Bailout: Don't forget the people
Former Fed vice chairman Alan Blinder said global governments deserve praise for latest steps to tackle credit crisis...but homeowners shouldn't be left behind.
NEW YORK (CNNMoney.com) -- The United States and the rest of the world are taking extraordinary steps to help keep banks afloat.
But a former vice chairman of the Federal Reserve, while applauding the most recent actions, still thinks more should be done to help the average consumer.
Alan S. Blinder was the Fed's No. 2 from 1994 through 1996 and was widely thought to be in the running for the top job one day. Now a professor of economics at Princeton University, Blinder said the Treasury Department's plan to invest directly in banks is a good sign.
"The institution-by-institution bailout strategy had to be abandoned. There always would be a slowest antelope in the herd to attack," he said Monday, before an official U.S. plan to invest directly in banks was unveiled on Tuesday.
Blinder said that, in hindsight, one of the biggest mistakes the government made was allowing Lehman Brothers (LEHMQ) to fail last month.

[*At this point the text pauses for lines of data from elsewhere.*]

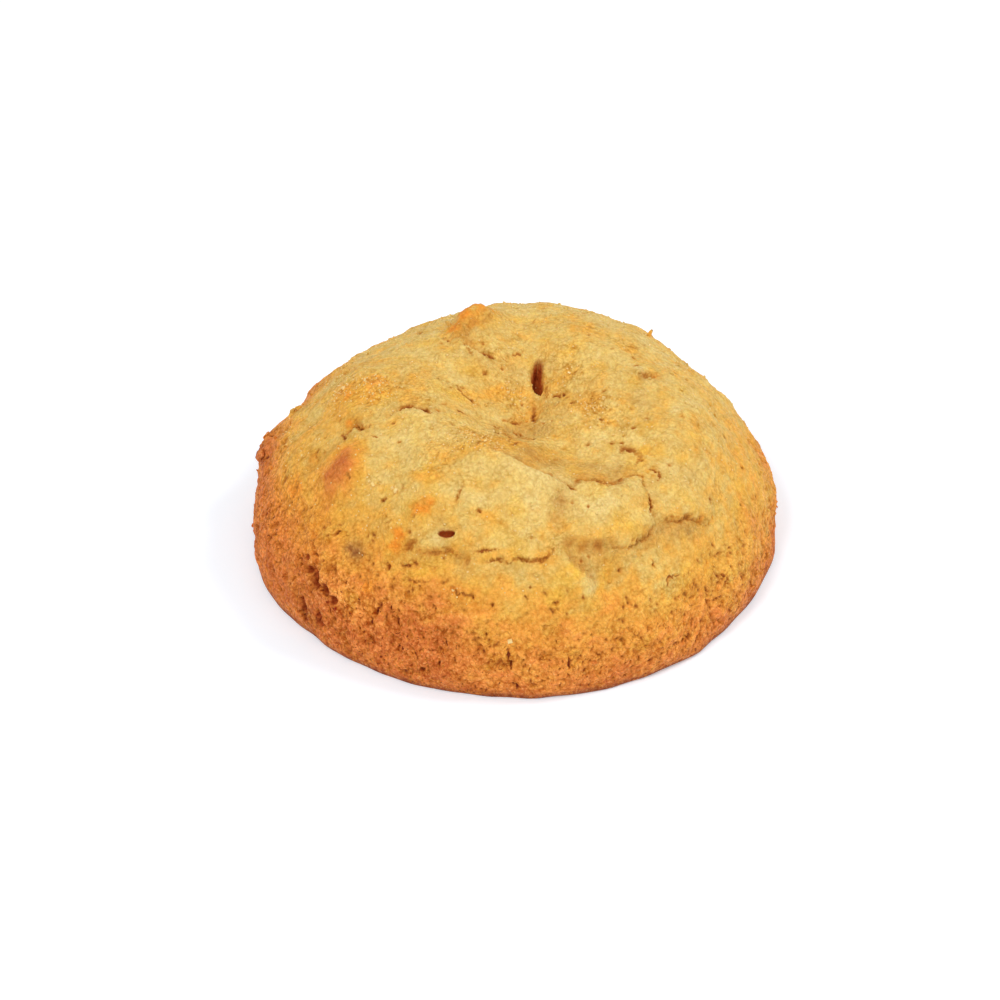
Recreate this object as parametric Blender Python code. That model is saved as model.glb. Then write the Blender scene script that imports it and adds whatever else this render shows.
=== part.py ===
"""A soft baked cookie: one puffed, domed piece of dough with a crumpled dent in its top.

Units are metres, +Z is up, and the origin is the middle of the flat sole that it was baked on.
Places on the cookie are (right, back) on a round map of its skin. The map's middle is the top of the
dome, its circle of radius 1 is the widest ring, and the circle of SOLE_REACH is the edge of the sole.
"""

import math

import bpy
import numpy as np

MM = 0.001

# The plain dome. EDGE_SQUARENESS under 1 makes the roll into the sole tighter than a round one.
BULGE_RADIUS = 39.3 * MM
BULGE_HEIGHT = 3.4 * MM
SOLE_RADIUS = 38.6 * MM
DOME_HEIGHT = 30.8 * MM
EDGE_SQUARENESS = 0.7
SOLE_REACH = 1.1

# The solid's fineness: squares across the map, and how much smaller those in the middle are
SQUARES_ACROSS = 68
MIDDLE_SHARE = 0.72
SHARP_ANGLE = math.radians(60)

CRUST_COLOUR = (0.76, 0.42, 0.12, 1.0)
CRUST_ROUGHNESS = 0.75

# The outline seen from above: lobes as (count, share of the radius, turn in degrees)
OUTLINE_LOBES = [
    (2, 0.002, 145),
    (4, 0.006, 20),
]

# Broad forms as (place, spread, height): rounded masses of dough, and hollows where it sank
MASSES = [
    ((0.01, -0.01), 12.5 * MM, -7.5 * MM),
    ((0.19, -0.22), 8.5 * MM, -3.2 * MM),
    ((-0.18, -0.40), 9.0 * MM, 1.6 * MM),
    ((0.23, -0.45), 4.5 * MM, 1.6 * MM),
    ((0.42, -0.52), 6.0 * MM, -1.2 * MM),
    ((0.29, -0.62), 3.5 * MM, -1.6 * MM),
    ((-0.17, -0.54), 3.0 * MM, -0.8 * MM),
    ((-0.44, -0.24), 5.0 * MM, 1.2 * MM),
    ((-0.50, 0.36), 9.0 * MM, -1.1 * MM),
    ((-0.25, 0.46), 9.0 * MM, -1.3 * MM),
    ((0.26, 0.45), 8.0 * MM, 0.9 * MM),
    ((0.55, 0.34), 9.0 * MM, -1.1 * MM),
    ((0.78, 0.14), 11.0 * MM, -0.7 * MM),
    ((-0.97, -0.08), 6.0 * MM, -0.9 * MM),
    ((-0.64, 0.26), 5.0 * MM, -0.8 * MM),
    ((-0.79, 0.19), 3.5 * MM, 0.9 * MM),
    ((-0.08, 0.30), 3.4 * MM, 1.5 * MM),
    ((-0.36, -0.04), 7.0 * MM, 0.8 * MM),
    ((0.46, -0.14), 7.0 * MM, 0.9 * MM),
]

# Folds and cracks as (path, width, depth, swell). Swell raises the dough on the right of the path.
FOLDS = [
    # Lip of the dent, where the front mass swells over it
    ([(-0.11, -0.20), (-0.05, -0.26), (0.04, -0.32), (0.13, -0.38)], 1.0 * MM, 0.8 * MM, 1.9 * MM),
    # Round the pale lump: above it, right of it, below it and left of it
    ([(0.13, -0.38), (0.21, -0.35), (0.28, -0.34), (0.34, -0.31)], 1.0 * MM, 1.1 * MM, 1.2 * MM),
    ([(0.34, -0.31), (0.33, -0.35), (0.37, -0.39), (0.38, -0.43)], 1.0 * MM, 1.1 * MM, 0.7 * MM),
    ([(0.38, -0.43), (0.34, -0.49), (0.27, -0.54), (0.20, -0.57), (0.15, -0.55)], 1.4 * MM, 1.2 * MM, 1.4 * MM),
    ([(0.13, -0.38), (0.11, -0.44), (0.13, -0.51), (0.15, -0.55)], 1.6 * MM, 0.9 * MM, 0.0),
    # Down the middle of the dent
    ([(0.06, 0.09), (0.05, 0.0), (0.03, -0.07), (-0.02, -0.16)], 2.2 * MM, 1.6 * MM, 0.0),
    ([(0.03, -0.05), (0.12, -0.17), (0.20, -0.27)], 3.0 * MM, 1.0 * MM, 0.0),
    # Right of the lump, and the ridge below it
    ([(0.38, -0.43), (0.45, -0.40), (0.54, -0.39), (0.62, -0.35)], 1.2 * MM, 0.9 * MM, -0.7 * MM),
    ([(0.17, -0.59), (0.21, -0.63), (0.25, -0.66)], 1.1 * MM, -0.8 * MM, 0.0),
    # Across the front
    ([(-0.07, -0.60), (0.04, -0.60), (0.12, -0.55), (0.15, -0.53)], 1.0 * MM, 1.0 * MM, -0.7 * MM),
    ([(-0.21, -0.63), (-0.11, -0.66)], 1.1 * MM, 0.7 * MM, -0.4 * MM),
    # Left shoulder, and the chain of cracks down the left side
    ([(-0.56, -0.18), (-0.46, -0.18), (-0.43, -0.13), (-0.35, -0.13)], 1.0 * MM, 0.8 * MM, 0.4 * MM),
    ([(-0.35, -0.13), (-0.27, -0.10), (-0.23, -0.09), (-0.15, -0.09)], 0.9 * MM, 0.6 * MM, 0.4 * MM),
    ([(-0.60, -0.37), (-0.63, -0.47), (-0.62, -0.60)], 1.0 * MM, 0.8 * MM, -0.5 * MM),
    # From the back rim into the dent
    ([(-0.12, 0.26), (-0.10, 0.18), (-0.08, 0.15), (-0.04, 0.14)], 1.0 * MM, 0.8 * MM, 0.6 * MM),
    # Right of the dent
    ([(0.33, 0.06), (0.38, 0.06), (0.43, 0.11)], 1.0 * MM, 0.8 * MM, -0.4 * MM),
    ([(0.27, -0.22), (0.30, -0.22), (0.32, -0.25)], 0.9 * MM, 0.6 * MM, 0.0),
]
FOLD_SPREAD = 4.0 * MM

# Deep openings as (path, width, depth): the slit in the dent, the slot in the front, a pit and a crag
OPENINGS = [
    ([(0.07, 0.15), (0.06, 0.11), (0.065, 0.075)], 0.95 * MM, 4.0 * MM),
    ([(-0.19, -0.52), (-0.16, -0.52)], 1.0 * MM, 2.2 * MM),
    ([(-0.63, -0.54)], 1.1 * MM, 1.3 * MM),
    ([(0.36, -0.30)], 1.1 * MM, 1.2 * MM),
]

# Unevenness of the whole crust as (length, height, seed)
RIPPLES = [
    (13.0 * MM, 0.30 * MM, 3),
    (5.5 * MM, 0.14 * MM, 8),
]
RIPPLE_WAVES = 16
RIPPLE_SHORTEST = 0.7
RIPPLE_LONGEST = 1.4


def dome(right, back):
    """The point of the plain dome at each place of the map, and the skin's outward direction there."""
    reach = np.hypot(right, back)
    turn = np.arctan2(back, right)
    over = np.clip(reach, 0, 1) * math.pi / 2
    under = np.clip((reach - 1) / (SOLE_REACH - 1), 0, 1) * math.pi / 2
    rise = DOME_HEIGHT - BULGE_HEIGHT
    overhang = BULGE_RADIUS - SOLE_RADIUS

    above = reach <= 1
    under_radius = SOLE_RADIUS + overhang * np.cos(under) ** EDGE_SQUARENESS
    under_height = BULGE_HEIGHT * (1 - np.sin(under) ** (1 / EDGE_SQUARENESS))
    radius = np.where(above, BULGE_RADIUS * np.sin(over), under_radius)
    height = np.where(above, BULGE_HEIGHT + rise * np.cos(over), under_height)
    outward = np.where(above, rise * np.sin(over), np.cos(under))
    upward = np.where(above, BULGE_RADIUS * np.cos(over), -np.sin(under))
    length = np.hypot(outward, upward)

    for count, share, start in OUTLINE_LOBES:
        radius = radius * (1 + share * np.cos(count * (turn - math.radians(start))))
    points = np.stack([radius * np.cos(turn), radius * np.sin(turn), height], axis=-1)
    normals = np.stack([outward * np.cos(turn), outward * np.sin(turn), upward], axis=-1)
    return points, normals / length[..., None]


def near_path(points, normals, path):
    """Each point's distance from a path, its share of the way along it, and 1 on the path's right or -1 on its left."""
    stops, _ = dome(*np.array(path, dtype=float).T)
    if len(stops) == 1:
        return np.linalg.norm(points - stops[0], axis=1), np.full(len(points), 0.5), np.zeros(len(points))
    lengths = np.linalg.norm(np.diff(stops, axis=0), axis=1)
    distance = np.full(len(points), np.inf)
    share = np.zeros(len(points))
    side = np.zeros(len(points))
    for number, (start, end) in enumerate(zip(stops, stops[1:])):
        along = end - start
        part = np.clip((points - start) @ along / (along @ along), 0, 1)
        gap = points - start - part[:, None] * along
        gap_length = np.linalg.norm(gap, axis=1)
        nearer = gap_length < distance
        distance = np.where(nearer, gap_length, distance)
        gone = lengths[:number].sum() + part * lengths[number]
        share = np.where(nearer, gone / lengths.sum(), share)
        facing = (np.cross(gap, along) * normals).sum(axis=1)
        side = np.where(nearer, np.sign(facing), side)
    return distance, share, side


def ripple(points, length, seed):
    """Smooth random unevenness of about this length, between about -1 and 1."""
    random = np.random.default_rng(seed)
    directions = random.normal(size=(RIPPLE_WAVES, 3))
    directions /= np.linalg.norm(directions, axis=1)[:, None]
    lengths = length * random.uniform(RIPPLE_SHORTEST, RIPPLE_LONGEST, RIPPLE_WAVES)
    turns = random.uniform(0, 2 * math.pi, RIPPLE_WAVES)
    waves = np.sin(points @ directions.T * 2 * math.pi / lengths + turns)
    return waves.sum(axis=1) / math.sqrt(RIPPLE_WAVES)


def masses_lift(points):
    lift = np.zeros(len(points))
    for place, spread, height in MASSES:
        middle, _ = dome(*np.array(place))
        distance = np.linalg.norm(points - middle, axis=1)
        lift += height * np.exp(-((distance / spread) ** 2))
    return lift


def folds_lift(points, normals):
    lift = np.zeros(len(points))
    for path, width, depth, swell in FOLDS:
        distance, share, side = near_path(points, normals, path)
        open_part = np.sqrt(4 * share * (1 - share))
        lift -= depth * open_part * np.exp(-((distance / width) ** 2))
        rise = 0.5 + 0.5 * np.tanh(side * distance / width)
        swollen = rise if swell > 0 else 1 - rise
        lift += abs(swell) * open_part * swollen * np.exp(-((distance / FOLD_SPREAD) ** 2))
    return lift


def openings_lift(points, normals):
    lift = np.zeros(len(points))
    for path, width, depth in OPENINGS:
        distance, _, _ = near_path(points, normals, path)
        lift -= depth * np.exp(-((distance / width) ** 2))
    return lift


def skin(right, back):
    """The cookie's surface point at each place of the map."""
    points, normals = dome(right, back)
    lift = masses_lift(points) + folds_lift(points, normals) + openings_lift(points, normals)
    for length, height, seed in RIPPLES:
        lift += height * ripple(points, length, seed)
    lift *= np.clip(points[:, 2] / BULGE_HEIGHT, 0, 1)
    return points + normals * lift[:, None]


def map_grid(squares, middle_share):
    """An even square grid pressed into a round map, as (right, back) of each of its points, row by row."""
    steps = np.linspace(-1, 1, squares + 1)
    across, along = (axis.ravel() for axis in np.meshgrid(steps, steps))
    wide = np.abs(across) > np.abs(along)
    ring = np.where(wide, across, along)
    safe = np.where(ring == 0, 1, ring)
    turn = np.where(wide, along / safe, 2 - across / safe) * math.pi / 4
    reach = SOLE_REACH * ring * (middle_share + (1 - middle_share) * np.abs(ring))
    return reach * np.cos(turn), reach * np.sin(turn)


def grid_triangles(points, squares):
    """Each square of the grid cut along its shorter diagonal."""
    index = np.arange((squares + 1) ** 2).reshape(squares + 1, squares + 1)
    a, b, c, d = (part.ravel() for part in (index[:-1, :-1], index[:-1, 1:], index[1:, 1:], index[1:, :-1]))
    first = np.linalg.norm(points[a] - points[c], axis=1)
    second = np.linalg.norm(points[b] - points[d], axis=1)
    cut = (first < second)[:, None]
    one = np.where(cut, np.stack([a, b, c], axis=1), np.stack([a, b, d], axis=1))
    two = np.where(cut, np.stack([a, c, d], axis=1), np.stack([b, c, d], axis=1))
    return np.concatenate([one, two])


def sole_ring(squares):
    """The grid's outer points in order, seen from below."""
    index = np.arange((squares + 1) ** 2).reshape(squares + 1, squares + 1)
    around = np.concatenate([index[0, :-1], index[:-1, -1], index[-1, :0:-1], index[:0:-1, 0]])
    return around[::-1]


def crust():
    """The golden baked crust."""
    material = bpy.data.materials.new("golden_crust")
    material.use_nodes = True
    shader = material.node_tree.nodes["Principled BSDF"]
    shader.inputs["Base Color"].default_value = CRUST_COLOUR
    shader.inputs["Roughness"].default_value = CRUST_ROUGHNESS
    shader.inputs["Metallic"].default_value = 0.0
    return material


def build():
    for old in list(bpy.data.objects):
        bpy.data.objects.remove(old)
    right, back = map_grid(SQUARES_ACROSS, MIDDLE_SHARE)
    points = skin(right, back)
    faces = [list(face) for face in grid_triangles(points, SQUARES_ACROSS)]
    faces.append(list(sole_ring(SQUARES_ACROSS)))
    mesh = bpy.data.meshes.new("cookie")
    mesh.from_pydata([tuple(point) for point in points], [], faces)
    mesh.materials.append(crust())
    mesh.shade_smooth()
    mesh.set_sharp_from_angle(angle=SHARP_ANGLE)
    cookie = bpy.data.objects.new("cookie", mesh)
    bpy.context.scene.collection.objects.link(cookie)


build()
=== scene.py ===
"""A soft baked cookie as it looks in life: a wrinkled, unevenly browned crust with sugar and crumbs.

Lengths are in metres and +Z is up. Places on the cookie are (right, back) on a round map of its skin. The
map's middle is the top of the dome, its circle of radius 1 is the widest ring, and the circle of
SOLE_REACH is the edge of the flat sole. The lists of places and paths give them in hundredths of that
radius, and widths and heights in millimetres.
"""

import math

import bmesh
import bpy
import numpy as np
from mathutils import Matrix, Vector
from mathutils.kdtree import KDTree


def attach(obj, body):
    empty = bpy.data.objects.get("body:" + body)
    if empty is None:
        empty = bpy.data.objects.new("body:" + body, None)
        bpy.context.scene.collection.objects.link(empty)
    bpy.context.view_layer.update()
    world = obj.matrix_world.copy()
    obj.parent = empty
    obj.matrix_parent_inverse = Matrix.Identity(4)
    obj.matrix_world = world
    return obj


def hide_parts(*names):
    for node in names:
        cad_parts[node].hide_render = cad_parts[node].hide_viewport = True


MM = 0.001
HUNDREDTH = 0.01

# The plain dome. EDGE_SQUARENESS under 1 makes the roll into the sole tighter than a round one.
BULGE_RADIUS = 39.3 * MM
BULGE_HEIGHT = 3.4 * MM
SOLE_RADIUS = 38.6 * MM
DOME_HEIGHT = 30.8 * MM
EDGE_SQUARENESS = 0.7
SOLE_REACH = 1.1

# The skin's mesh: an even grid of squares, with sides halved within each reach of a line or opening
SQUARES_ACROSS = 250
EVEN_POINTS = (SQUARES_ACROSS + 1) ** 2
FINER_REACHES = (1.0 * MM, 0.55 * MM)
NARROW_FOLD = 0.7 * MM

# The outline seen from above: lobes as (count, share of the radius, turn in degrees)
OUTLINE_LOBES = [
    (2, 0.002, 145),
    (4, 0.006, 20),
]

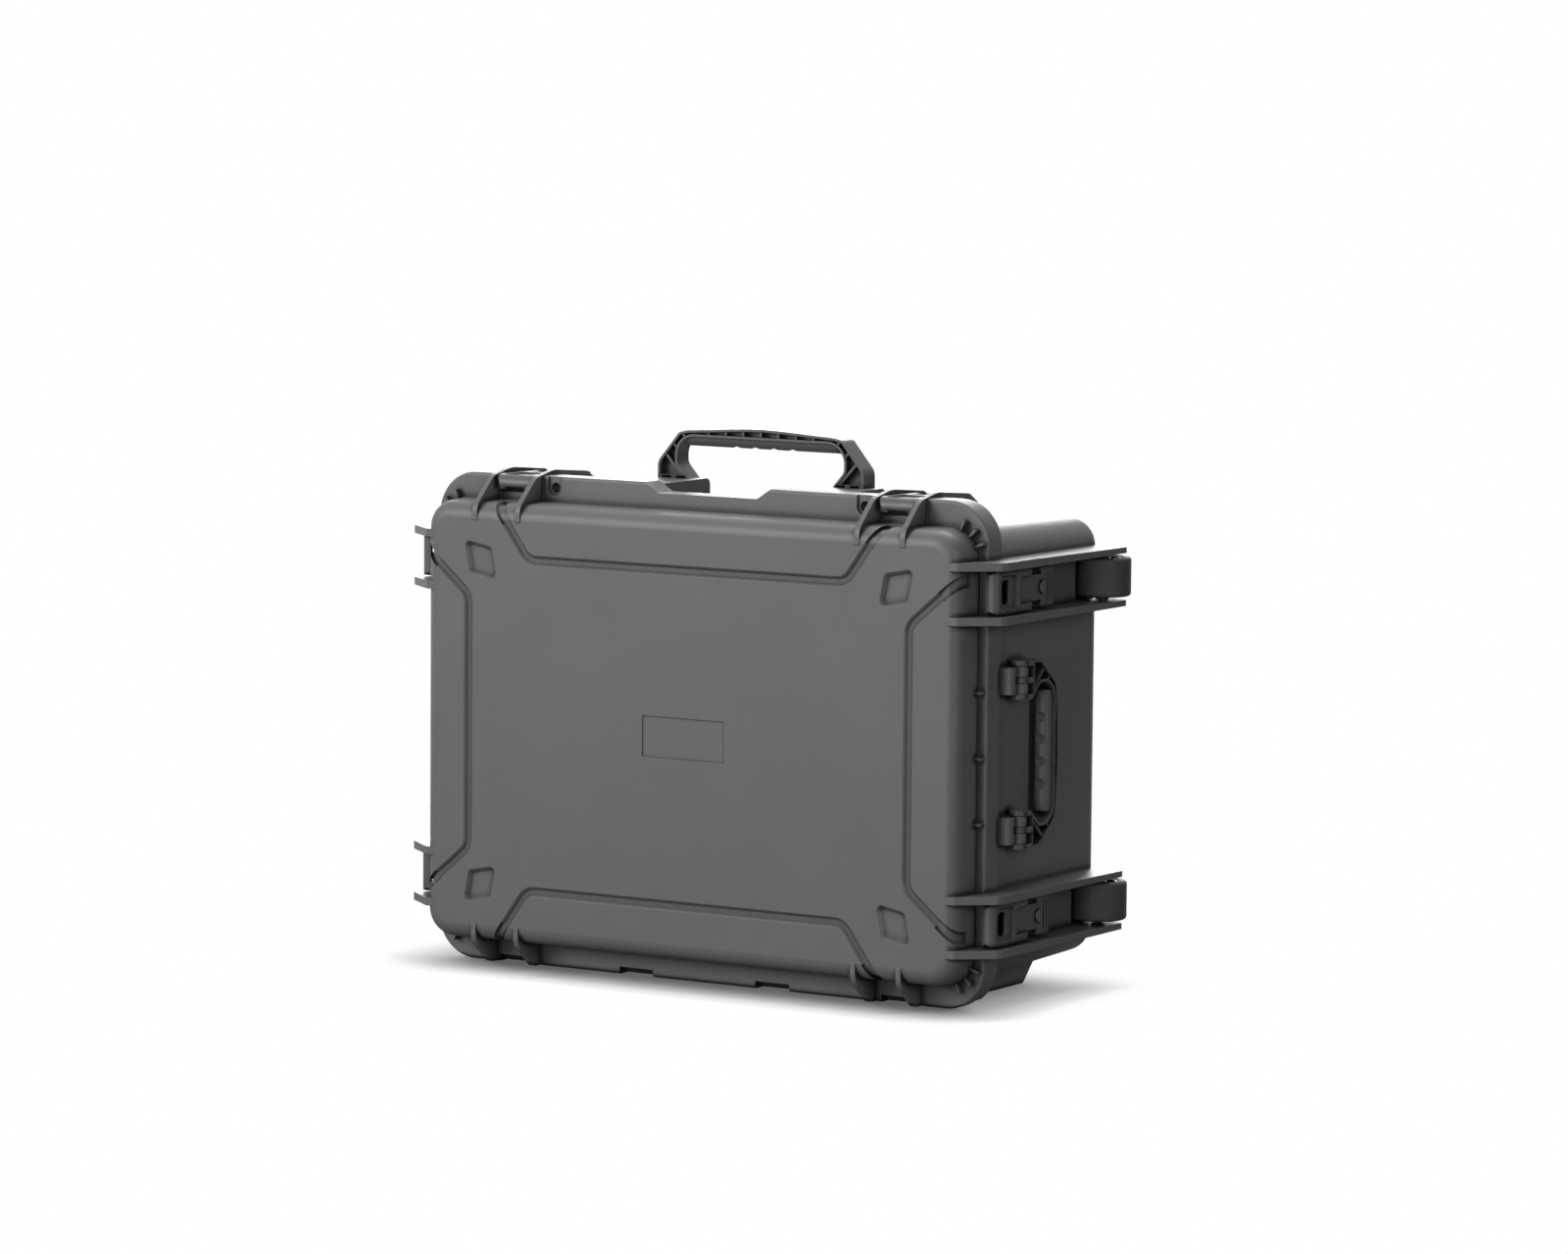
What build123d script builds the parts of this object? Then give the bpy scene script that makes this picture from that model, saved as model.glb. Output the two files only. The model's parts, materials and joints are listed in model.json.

"It may not have been obvious then, but it's crystal clear that allowing Lehman to fail was a huge mistake," Blinder added. "That's what opened the floodgates to a whole host of problems. Within days of that, the antelope strategy ended. The Fed sort of saved AIG but Lehman was fed to the lions."
But even though Blinder is encouraged by the latest actions, he said he is concerned that not enough has been done yet to address the root of the financial crisis: the housing market.
"Don't forget about mortgages and refinancing them. When you trace this labyrinth of problems to their ultimate original route, it goes to the fear of massive defaults and foreclosures," he said.
"I'm starting to get worried that this will get lost in the shuffle," he added.
Blinder proposes a plan that is somewhat similar to what both presidential candidates have endorsed: buying up mortgages from banks and refinancing them.
But he thinks the emphasis needs to be placed on helping borrowers, not protecting lenders.
He said that the government should buy the mortgages below face value - similar to the strategy of the the Home Owners Loan Corporation (HOLC) that was set up during the Great Depression.
That makes it easier to work with borrowers in order to keep them in their homes.
"If you buy the mortgages at a loss, it would still not be as big of a loss to banks as there would be in foreclosure," he said.
One recent government action has been to lift the limit on FDIC deposit insurance to $250,000 from $100,000. The FDIC also announced Tuesday that it was removing caps on insurance for non-interest bearing accounts, which many small businesses rely on to park money in the short-term.
That was a good move, said Blinder, but cautions against getting rid of the limit altogether, as some have called for.
Disclaimer: Blinder is also affiliated with a firm called Promontory Interfinancial Network, which has a service for banks that helps offer customers increased deposit insurance.
Blinder argues that eliminating the limits is unnecessary since people aren't pulling money out of banks in droves.
In fact, he said that unlimited deposit insurance could cause people to pull money from other short-term investments, such as money-market funds and eventually even bonds and stocks, in favor of banks. That would have the undesired effect of contributing to more volatility in the global financial markets.
In addition, unlimited insurance would be costly.
"We need to be sure that we treat taxpayer money as scarce resource. We could guarantee against losses in any financial transaction but the natural reaction to that would be, 'Where are you going to get the money?' "
"The nation has a budget. It is elastic and we keep expanding it and shouldn't be stingy. But we have to fire heavy artillery fire at the problem rather than blindly in the air," he said.
Finally, Blinder talked about the fact that the Fed and other central banks around the globe may need to lower interest rates again to encourage more bank lending.
During his brief tenure at the Fed, Blinder earned a reputation as being among the more dovish of the Fed members - i.e. he was in favor of lower interest rates and less concerned about inflation.
With this in mind, he said he was "disheartened" that the coordinated rate cuts announced last week did not "give the markets a jolt."
Blinder said he could see a need for the Fed to bring its key overnight bank lending rate as low as 1% (it is currently at 1.5%), but that the Fed should try to avoid going any lower than that. What's more, he said the Fed should not keep rates at 1% for an extended period of time as it did during 2003 and 2004.
Some economic experts have maintained that because former Fed chairman Alan Greenspan kept rates so low for so long, that helped contribute to the subprime mortgage mess and housing bubble. Blinder said that this was "probably a valid criticism."
Blinder added that even though the credit markets are frozen, it would be a huge mistake to send the signal to companies and individuals that there is no cost or penalty associated with taking out a loan.
"The Fed would never be doing this if it was not an emergency," he said. "But you wouldn't want to go much lower than 1%. If you get literally to zero or virtually zero you create a problem that the Japanese encountered. Money is free and businesses that ought not be borrowing it are borrowing it."